§ **WHAT THE TASK REQUIRES**
What follows is a listing; restate every line of it word for word.

§ **MATERIAL**
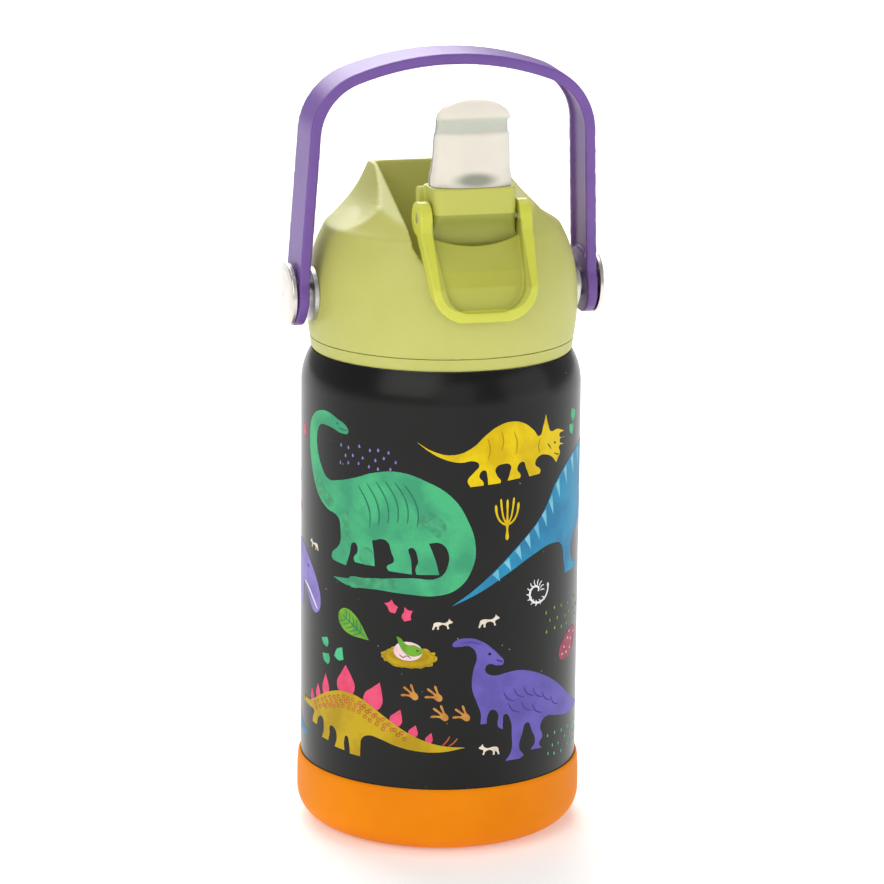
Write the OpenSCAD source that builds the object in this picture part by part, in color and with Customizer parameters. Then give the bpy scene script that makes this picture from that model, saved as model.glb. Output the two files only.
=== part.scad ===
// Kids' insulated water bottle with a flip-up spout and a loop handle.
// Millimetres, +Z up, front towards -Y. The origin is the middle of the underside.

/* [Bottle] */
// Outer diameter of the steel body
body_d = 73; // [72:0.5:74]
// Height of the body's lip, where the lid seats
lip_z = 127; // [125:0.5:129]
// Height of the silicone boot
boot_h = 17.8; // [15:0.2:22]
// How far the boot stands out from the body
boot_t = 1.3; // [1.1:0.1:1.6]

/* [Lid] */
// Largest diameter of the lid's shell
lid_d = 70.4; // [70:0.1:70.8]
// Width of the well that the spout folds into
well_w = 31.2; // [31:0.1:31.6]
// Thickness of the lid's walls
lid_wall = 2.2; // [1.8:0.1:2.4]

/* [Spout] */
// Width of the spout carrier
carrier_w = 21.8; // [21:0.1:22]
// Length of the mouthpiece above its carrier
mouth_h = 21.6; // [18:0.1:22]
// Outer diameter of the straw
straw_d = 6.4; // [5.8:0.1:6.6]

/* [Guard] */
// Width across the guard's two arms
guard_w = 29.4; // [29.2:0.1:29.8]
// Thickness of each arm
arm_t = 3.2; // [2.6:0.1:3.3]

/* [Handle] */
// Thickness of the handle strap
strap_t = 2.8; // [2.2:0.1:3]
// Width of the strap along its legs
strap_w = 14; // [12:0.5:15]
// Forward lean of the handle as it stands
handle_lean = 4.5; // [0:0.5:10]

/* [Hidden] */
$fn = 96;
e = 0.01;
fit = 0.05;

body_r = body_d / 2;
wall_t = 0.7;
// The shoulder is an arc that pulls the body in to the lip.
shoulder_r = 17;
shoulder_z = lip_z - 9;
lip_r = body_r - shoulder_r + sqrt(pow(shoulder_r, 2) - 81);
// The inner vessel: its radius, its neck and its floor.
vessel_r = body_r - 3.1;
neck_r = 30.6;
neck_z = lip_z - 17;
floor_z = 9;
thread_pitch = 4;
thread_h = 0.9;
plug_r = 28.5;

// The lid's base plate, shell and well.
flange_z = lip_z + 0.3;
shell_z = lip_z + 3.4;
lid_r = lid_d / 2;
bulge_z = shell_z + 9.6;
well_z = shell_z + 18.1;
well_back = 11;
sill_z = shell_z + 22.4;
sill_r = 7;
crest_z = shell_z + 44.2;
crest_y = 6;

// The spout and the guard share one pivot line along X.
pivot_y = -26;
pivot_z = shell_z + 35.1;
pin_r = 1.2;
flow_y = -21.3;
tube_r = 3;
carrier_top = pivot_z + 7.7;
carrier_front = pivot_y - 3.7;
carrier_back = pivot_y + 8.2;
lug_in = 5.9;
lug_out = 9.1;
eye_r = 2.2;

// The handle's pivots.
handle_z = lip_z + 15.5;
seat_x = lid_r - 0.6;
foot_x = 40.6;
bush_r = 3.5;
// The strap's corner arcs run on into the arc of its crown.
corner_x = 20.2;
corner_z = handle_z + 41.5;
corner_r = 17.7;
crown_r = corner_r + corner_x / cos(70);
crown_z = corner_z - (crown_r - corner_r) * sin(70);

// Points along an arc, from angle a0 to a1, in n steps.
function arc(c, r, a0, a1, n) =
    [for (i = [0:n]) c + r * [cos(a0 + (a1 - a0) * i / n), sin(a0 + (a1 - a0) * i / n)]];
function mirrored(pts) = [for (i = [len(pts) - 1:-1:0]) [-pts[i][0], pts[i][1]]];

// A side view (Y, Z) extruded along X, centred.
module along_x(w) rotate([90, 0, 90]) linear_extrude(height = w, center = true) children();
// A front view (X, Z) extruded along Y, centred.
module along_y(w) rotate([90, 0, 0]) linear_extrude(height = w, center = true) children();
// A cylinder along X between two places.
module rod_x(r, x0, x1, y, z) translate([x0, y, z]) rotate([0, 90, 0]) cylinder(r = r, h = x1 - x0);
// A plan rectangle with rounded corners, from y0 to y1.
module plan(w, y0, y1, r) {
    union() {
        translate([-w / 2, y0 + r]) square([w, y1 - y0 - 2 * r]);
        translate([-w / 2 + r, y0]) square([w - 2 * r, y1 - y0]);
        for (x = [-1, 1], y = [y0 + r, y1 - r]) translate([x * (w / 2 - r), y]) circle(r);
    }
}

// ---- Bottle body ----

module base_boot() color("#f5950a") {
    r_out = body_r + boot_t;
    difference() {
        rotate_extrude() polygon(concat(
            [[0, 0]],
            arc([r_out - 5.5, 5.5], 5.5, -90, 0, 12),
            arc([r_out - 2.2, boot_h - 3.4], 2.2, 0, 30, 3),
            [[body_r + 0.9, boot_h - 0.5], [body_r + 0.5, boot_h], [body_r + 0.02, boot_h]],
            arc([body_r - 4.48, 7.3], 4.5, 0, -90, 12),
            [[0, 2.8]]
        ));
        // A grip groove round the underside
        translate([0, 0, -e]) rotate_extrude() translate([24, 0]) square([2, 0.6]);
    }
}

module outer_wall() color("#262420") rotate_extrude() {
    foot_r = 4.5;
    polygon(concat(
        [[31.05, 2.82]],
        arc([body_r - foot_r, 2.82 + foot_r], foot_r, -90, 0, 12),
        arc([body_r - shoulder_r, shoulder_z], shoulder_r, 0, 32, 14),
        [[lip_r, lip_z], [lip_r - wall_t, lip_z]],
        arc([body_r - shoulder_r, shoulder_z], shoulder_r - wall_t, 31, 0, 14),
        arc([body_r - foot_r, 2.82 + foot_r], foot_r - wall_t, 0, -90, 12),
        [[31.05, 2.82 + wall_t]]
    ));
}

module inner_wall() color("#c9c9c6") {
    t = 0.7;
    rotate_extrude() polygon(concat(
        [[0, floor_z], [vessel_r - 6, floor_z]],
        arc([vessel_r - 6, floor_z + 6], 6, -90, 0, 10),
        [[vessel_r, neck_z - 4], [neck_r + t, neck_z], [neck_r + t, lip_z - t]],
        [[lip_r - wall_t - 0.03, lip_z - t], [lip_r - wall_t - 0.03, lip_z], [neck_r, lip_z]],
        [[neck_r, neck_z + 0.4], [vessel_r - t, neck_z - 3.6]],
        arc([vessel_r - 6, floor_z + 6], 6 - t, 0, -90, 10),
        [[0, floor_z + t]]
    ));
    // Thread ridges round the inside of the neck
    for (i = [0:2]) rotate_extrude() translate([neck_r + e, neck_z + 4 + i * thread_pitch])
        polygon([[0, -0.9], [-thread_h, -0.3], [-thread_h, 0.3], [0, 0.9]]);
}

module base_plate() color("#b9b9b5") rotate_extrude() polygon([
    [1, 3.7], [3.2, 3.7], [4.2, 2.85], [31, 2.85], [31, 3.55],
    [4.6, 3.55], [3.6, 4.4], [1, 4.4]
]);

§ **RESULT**
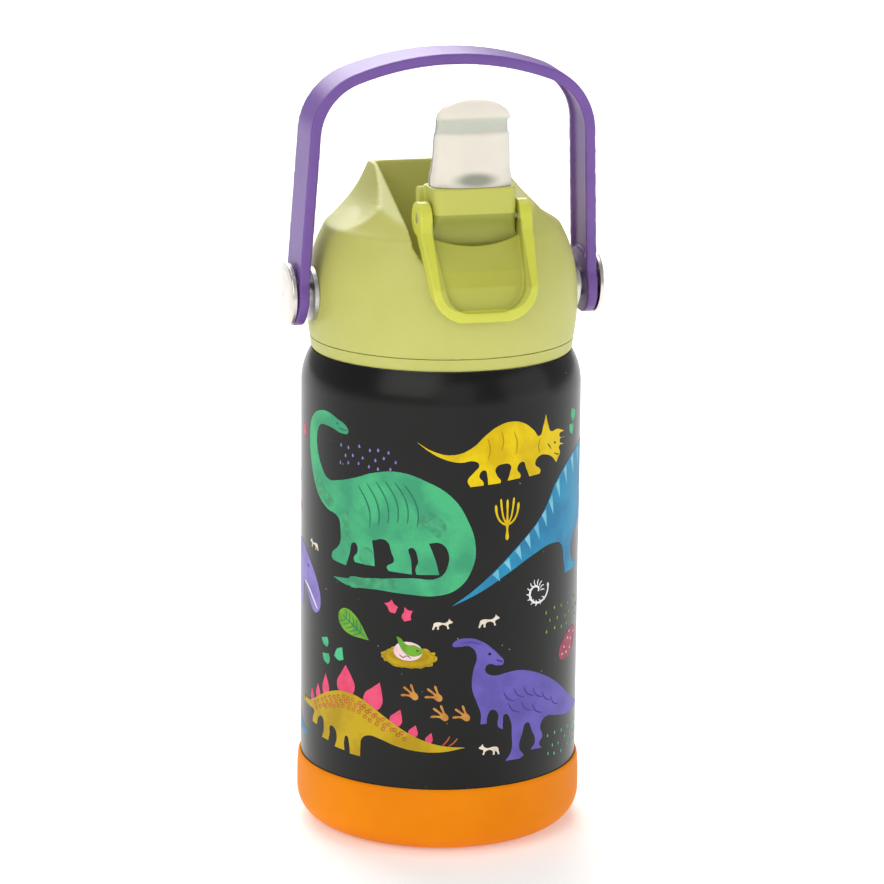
Write the OpenSCAD source that builds the object in this picture part by part, in color and with Customizer parameters. Then give the bpy scene script that makes this picture from that model, saved as model.glb. Output the two files only.
=== part.scad ===
// Kids' insulated water bottle with a flip-up spout and a loop handle.
// Millimetres, +Z up, front towards -Y. The origin is the middle of the underside.

/* [Bottle] */
// Outer diameter of the steel body
body_d = 73; // [72:0.5:74]
// Height of the body's lip, where the lid seats
lip_z = 127; // [125:0.5:129]
// Height of the silicone boot
boot_h = 17.8; // [15:0.2:22]
// How far the boot stands out from the body
boot_t = 1.3; // [1.1:0.1:1.6]

/* [Lid] */
// Largest diameter of the lid's shell
lid_d = 70.4; // [70:0.1:70.8]
// Width of the well that the spout folds into
well_w = 31.2; // [31:0.1:31.6]
// Thickness of the lid's walls
lid_wall = 2.2; // [1.8:0.1:2.4]

/* [Spout] */
// Width of the spout carrier
carrier_w = 21.8; // [21:0.1:22]
// Length of the mouthpiece above its carrier
mouth_h = 21.6; // [18:0.1:22]
// Outer diameter of the straw
straw_d = 6.4; // [5.8:0.1:6.6]

/* [Guard] */
// Width across the guard's two arms
guard_w = 29.4; // [29.2:0.1:29.8]
// Thickness of each arm
arm_t = 3.2; // [2.6:0.1:3.3]

/* [Handle] */
// Thickness of the handle strap
strap_t = 2.8; // [2.2:0.1:3]
// Width of the strap along its legs
strap_w = 14; // [12:0.5:15]
// Forward lean of the handle as it stands
handle_lean = 4.5; // [0:0.5:10]

/* [Hidden] */
$fn = 96;
e = 0.01;
fit = 0.05;

body_r = body_d / 2;
wall_t = 0.7;
// The shoulder is an arc that pulls the body in to the lip.
shoulder_r = 17;
shoulder_z = lip_z - 9;
lip_r = body_r - shoulder_r + sqrt(pow(shoulder_r, 2) - 81);
// The inner vessel: its radius, its neck and its floor.
vessel_r = body_r - 3.1;
neck_r = 30.6;
neck_z = lip_z - 17;
floor_z = 9;
thread_pitch = 4;
thread_h = 0.9;
plug_r = 28.5;

// The lid's base plate, shell and well.
flange_z = lip_z + 0.3;
shell_z = lip_z + 3.4;
lid_r = lid_d / 2;
bulge_z = shell_z + 9.6;
well_z = shell_z + 18.1;
well_back = 11;
sill_z = shell_z + 22.4;
sill_r = 7;
crest_z = shell_z + 44.2;
crest_y = 6;

// The spout and the guard share one pivot line along X.
pivot_y = -26;
pivot_z = shell_z + 35.1;
pin_r = 1.2;
flow_y = -21.3;
tube_r = 3;
carrier_top = pivot_z + 7.7;
carrier_front = pivot_y - 3.7;
carrier_back = pivot_y + 8.2;
lug_in = 5.9;
lug_out = 9.1;
eye_r = 2.2;

// The handle's pivots.
handle_z = lip_z + 15.5;
seat_x = lid_r - 0.6;
foot_x = 40.6;
bush_r = 3.5;
// The strap's corner arcs run on into the arc of its crown.
corner_x = 20.2;
corner_z = handle_z + 41.5;
corner_r = 17.7;
crown_r = corner_r + corner_x / cos(70);
crown_z = corner_z - (crown_r - corner_r) * sin(70);

// Points along an arc, from angle a0 to a1, in n steps.
function arc(c, r, a0, a1, n) =
    [for (i = [0:n]) c + r * [cos(a0 + (a1 - a0) * i / n), sin(a0 + (a1 - a0) * i / n)]];
function mirrored(pts) = [for (i = [len(pts) - 1:-1:0]) [-pts[i][0], pts[i][1]]];

// A side view (Y, Z) extruded along X, centred.
module along_x(w) rotate([90, 0, 90]) linear_extrude(height = w, center = true) children();
// A front view (X, Z) extruded along Y, centred.
module along_y(w) rotate([90, 0, 0]) linear_extrude(height = w, center = true) children();
// A cylinder along X between two places.
module rod_x(r, x0, x1, y, z) translate([x0, y, z]) rotate([0, 90, 0]) cylinder(r = r, h = x1 - x0);
// A plan rectangle with rounded corners, from y0 to y1.
module plan(w, y0, y1, r) {
    union() {
        translate([-w / 2, y0 + r]) square([w, y1 - y0 - 2 * r]);
        translate([-w / 2 + r, y0]) square([w - 2 * r, y1 - y0]);
        for (x = [-1, 1], y = [y0 + r, y1 - r]) translate([x * (w / 2 - r), y]) circle(r);
    }
}

// ---- Bottle body ----

module base_boot() color("#f5950a") {
    r_out = body_r + boot_t;
    difference() {
        rotate_extrude() polygon(concat(
            [[0, 0]],
            arc([r_out - 5.5, 5.5], 5.5, -90, 0, 12),
            arc([r_out - 2.2, boot_h - 3.4], 2.2, 0, 30, 3),
            [[body_r + 0.9, boot_h - 0.5], [body_r + 0.5, boot_h], [body_r + 0.02, boot_h]],
            arc([body_r - 4.48, 7.3], 4.5, 0, -90, 12),
            [[0, 2.8]]
        ));
        // A grip groove round the underside
        translate([0, 0, -e]) rotate_extrude() translate([24, 0]) square([2, 0.6]);
    }
}

module outer_wall() color("#262420") rotate_extrude() {
    foot_r = 4.5;
    polygon(concat(
        [[31.05, 2.82]],
        arc([body_r - foot_r, 2.82 + foot_r], foot_r, -90, 0, 12),
        arc([body_r - shoulder_r, shoulder_z], shoulder_r, 0, 32, 14),
        [[lip_r, lip_z], [lip_r - wall_t, lip_z]],
        arc([body_r - shoulder_r, shoulder_z], shoulder_r - wall_t, 31, 0, 14),
        arc([body_r - foot_r, 2.82 + foot_r], foot_r - wall_t, 0, -90, 12),
        [[31.05, 2.82 + wall_t]]
    ));
}

module inner_wall() color("#c9c9c6") {
    t = 0.7;
    rotate_extrude() polygon(concat(
        [[0, floor_z], [vessel_r - 6, floor_z]],
        arc([vessel_r - 6, floor_z + 6], 6, -90, 0, 10),
        [[vessel_r, neck_z - 4], [neck_r + t, neck_z], [neck_r + t, lip_z - t]],
        [[lip_r - wall_t - 0.03, lip_z - t], [lip_r - wall_t - 0.03, lip_z], [neck_r, lip_z]],
        [[neck_r, neck_z + 0.4], [vessel_r - t, neck_z - 3.6]],
        arc([vessel_r - 6, floor_z + 6], 6 - t, 0, -90, 10),
        [[0, floor_z + t]]
    ));
    // Thread ridges round the inside of the neck
    for (i = [0:2]) rotate_extrude() translate([neck_r + e, neck_z + 4 + i * thread_pitch])
        polygon([[0, -0.9], [-thread_h, -0.3], [-thread_h, 0.3], [0, 0.9]]);
}

module base_plate() color("#b9b9b5") rotate_extrude() polygon([
    [1, 3.7], [3.2, 3.7], [4.2, 2.85], [31, 2.85], [31, 3.55],
    [4.6, 3.55], [3.6, 4.4], [1, 4.4]
]);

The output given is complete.